Comedian Russell takes a look at being wrong age during Northampton show
Are you 16-years-old, yet feel 21? Are you 40, but tragically faking 25? Or maybe you're full-on 80 years, with the heart of three oxen and a love life to rival Casanova.
Russell Kane explores the concept that no one is ever the ‘right’ age in his new show Right Man Wrong Age coming to Northampton’s Royal & Derngate on Thursday March 24.
His show will be a stand-up performance about growing up, growing down, and why farts will always be funny.
Russell said: “In the last year I’ve been married and had a baby. I’ve changed my hair, I’ve changed my look, I’ve thrown all my eyeliner in the bin. I literally went to my wardrobe one day and got all my ridiculous clothes and took them to the Sue Ryder shop for some other man having a midlife crisis then bought the four exact same suits in different colours from Topman. Then I got my hair as flat as it can go and I thought, ‘that’s it: this is me now’.”
“I’m always looking for the moment that can make me look ridiculous in a way that is compelling. I was in the middle of spray-tanning myself upstairs in these tiny pants when the doorbell went. I went downstairs in my dressing gown and this window cleaner was touting for work. He leaned in and said, ‘I’m really sorry to disturb you: is your mum or dad in at all?’ Initially you might have thought this was a compliment, but it’s really not. He could be talking about how I’m putting myself across so I thought: ‘clothes in the bin’. And at that moment, there was Right Man, Wrong Age.”
One of the many problems that comedians face is the need to churn out hours and hours of new material every time they go out on tour or appear on TV. And while some may resent the idea of changing, Russell embraces it.
Russell said: “I’ll keep changing, and I don’t really ever want to stand still. I don’t care if it confuses people about where I’m coming from.
I’m protean; I don’t want to be recognisable in five years’ time; that’s what keeps my writing going. One day I’m learning Spanish, the next I’m learning survivalism. I might do my maths GCSE next week: who knows?”

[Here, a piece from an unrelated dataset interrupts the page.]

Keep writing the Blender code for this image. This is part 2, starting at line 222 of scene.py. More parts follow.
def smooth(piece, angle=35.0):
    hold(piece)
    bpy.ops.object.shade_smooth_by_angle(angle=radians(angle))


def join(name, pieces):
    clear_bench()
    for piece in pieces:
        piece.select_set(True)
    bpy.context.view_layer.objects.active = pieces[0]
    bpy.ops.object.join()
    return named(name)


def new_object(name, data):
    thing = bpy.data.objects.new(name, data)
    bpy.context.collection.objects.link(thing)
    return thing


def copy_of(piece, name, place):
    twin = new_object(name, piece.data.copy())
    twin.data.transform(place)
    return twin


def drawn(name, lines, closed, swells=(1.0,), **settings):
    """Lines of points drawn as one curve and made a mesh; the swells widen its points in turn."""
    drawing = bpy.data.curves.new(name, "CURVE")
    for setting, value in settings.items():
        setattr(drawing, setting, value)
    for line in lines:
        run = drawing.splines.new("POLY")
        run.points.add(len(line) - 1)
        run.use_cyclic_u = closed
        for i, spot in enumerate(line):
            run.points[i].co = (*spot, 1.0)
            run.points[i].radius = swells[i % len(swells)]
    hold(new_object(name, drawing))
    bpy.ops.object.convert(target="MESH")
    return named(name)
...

“When you’re 18, you look in the mirror and think ‘I know what I want to do, so why am I trapped in this 18-year-old body?’ while the 80-year-old is still waltzing and dancing around in her head. That’s going to be my jumping off point and from there I’ll do lots of accessible observations as well as the odd thinky bit.
“But I don’t want to disappear up my own bum with this show, I just want to go on in my suit, like Michael McIntyre or Peter Kay, and just be funny and have lots of big laughs. My only job in life is to be funny.”
Talking of change, Russell has plans which could revolutionise the way comedians deliver stand up material in the future.
“I’ve not really seen other stand-ups doing it; I’ve seen some using their social media and doing bits of sketches but I haven’t seen many take the risk of doing stand-up down the barrel of a camera, posting it and seeing what happens. I did a thing recently, which I called The Kaneing, where I looked at a celebrity news story and put it on my Facebook wall. I was worried it might seem a bit embarrassing and desperate, but it got 64,000 views overnight.”
Multi-award winning comedian, presenter, actor, author and scriptwriter Russell Kane is best known as the host of three series of BBC3‘s Live At The Electric, regular appearances on BBC1’s Live At The Apollo, BBC3’s Unzipped, ITV2’s Celebrity Juice and I’m A Celebrity Get Me Out of Here! Now!
Russell was nominated four times for prestigious Edinburgh Comedy Awards before winning Best Show in 2010. He then went onto make history as the first comedian to win both the Edinburgh Award and Melbourne Comedy Festival’s Barry Award in one year.
His success means he is wary of avoiding old cliches about his new father status.
Russell said: “It’s so hack to talk about having babies that I need to find another way in. It’s like walking into Pret at 5pm and there’s one boiled egg left: that’s what’s left to say about childbirth. But when you’re coming at it from a male point of view, you need to find a way in. I’ve never heard a man talk about caesarean section, so that might be the way to go.”
The new tour is likely to take a lot out of the comedian, so we ask how he likes to relax?
Russell added: “Nothing exotic, just a glass of red wine. I would like to get to bed earlier, but I need a good movie or, if I’m feeling particularly tired, something like Towie or Take Me Out; something that lobotomises me. I’m always reading good stuff, but now and again you need a burger because you can’t live on quinoa all the time. So I need something mega mainstream to bring me down.
“I love it. If I ever have a bad day and feel miserable, I think about the things my family have done for a living. The fact that I can walk into a hotel, lie on the bed, watch a sci-fi movie, go and do an hour’s work on stage is incredible.”